Mass Effect: Andromeda is especially interesting to examine, as many would probably argue it is a ‘left-wing’ game. It features queer relationships heavily, has people of colour in prominent roles, and ultimately has a message of working together to triumph over adversity. However, if it is indeed left-wing, it’s a very American left-wing, which is to say it’s left of the right, but not necessarily left of the center. Mass Effect is Pax Humanica in place of Pax Americana, seeing humans as ‘equal but superior’ to the other species, and frequently relying on the joys of the military-industrial complex in order for Shepard or Ryder to carry out their work. In Andromeda, you go to a new galaxy and just decide to take whatever planets you find, shooting any inhabitants of said planets on sight. There is a convenient story reason as to why this turns out to be a good thing, actually, and it was initially written as a peaceful encounter, but it says a lot about gaming’s political compass that a game which endorses the military-industrial complex, a similar ideology to America First, and colonialism is almost universally viewed as being on ‘the left’.

While Umurangi Generation is looking to write the sort of story we don’t usually see in gaming, it relies on images to tell its narrative, including the heavy use of posters to illustrate the world's reality. One of Faulkner's favorites features Doom Guy - in Faulkner's words, "Not the Doom Guy, but not not the Doom Guy" - with a white nationalist haircut flashing the white power sign and the words ‘Finally, a game without politics!' as the tagline. When discussing the reasons for the design, Faulkner again did not mince his words. "The Doom Guy is one 'OK' hand sign away from being the fascist gaming guy," Faulkner says. "If you make all of the comfort for [fascism] to exist, don't be fucking surprised when it pops up."

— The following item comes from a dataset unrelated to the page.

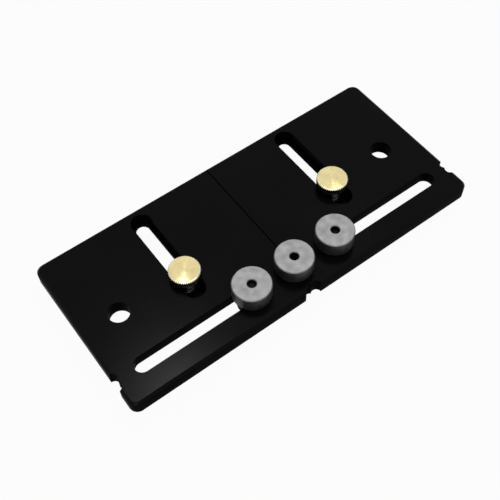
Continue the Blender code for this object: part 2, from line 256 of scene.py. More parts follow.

The poster was not just a specific shot aimed at Doom, however. It was instead a commentary on the ways the politics of gaming are addressed by major studios; or more accurately, aren't addressed, as Faulkner noticed with Call of Duty: Black Ops Cold War.

black ops Cold War Reagan
black ops Cold War Reagan

"It's literally just lying by omission," Faulkner says of Reagan’s depiction in the game. "Does leaving politics out of the game mean leaving the truth out of it? We're not going to talk about how Reagan was kind of clueless, or about all the stuff that was going on then. He's just going to be like 'Okay, gentlemen, we need to save the world'."

By positioning Reagan as a heroic figure, Activision is taking a clear stance on Reagan's legacy. This is not a nuanced, warts and all exploration of the Gipper. While the voice actor for Reagan nails it, Reagan’s wider mannerisms feel deliberately absent. It is not the jovial Reagan of his early years in office, nor is there any trace of the widely rumored dementia that dogged the final years of his administration.

Faulkner fears that if the game industry continues in this direction, we could see a similar rewriting of Trump through video games in the future. "When America eventually gets out of the Trump era, they're gonna look back and go 'What the fuck? Why were we always calling the cops on people?',” Faulkner says. “And they'll realize they had a guy who just didn't give a fuck what they thought. 20 years from now we're gonna have Trump in a video game. And he's gonna not be the babbling lunatic, he's gonna be the fucking MAGA meme version of Trump. The one where he's super buff, and he's got a billion dollars? We're going to get that one."

Umurangi Generation launches today for Nintendo Switch.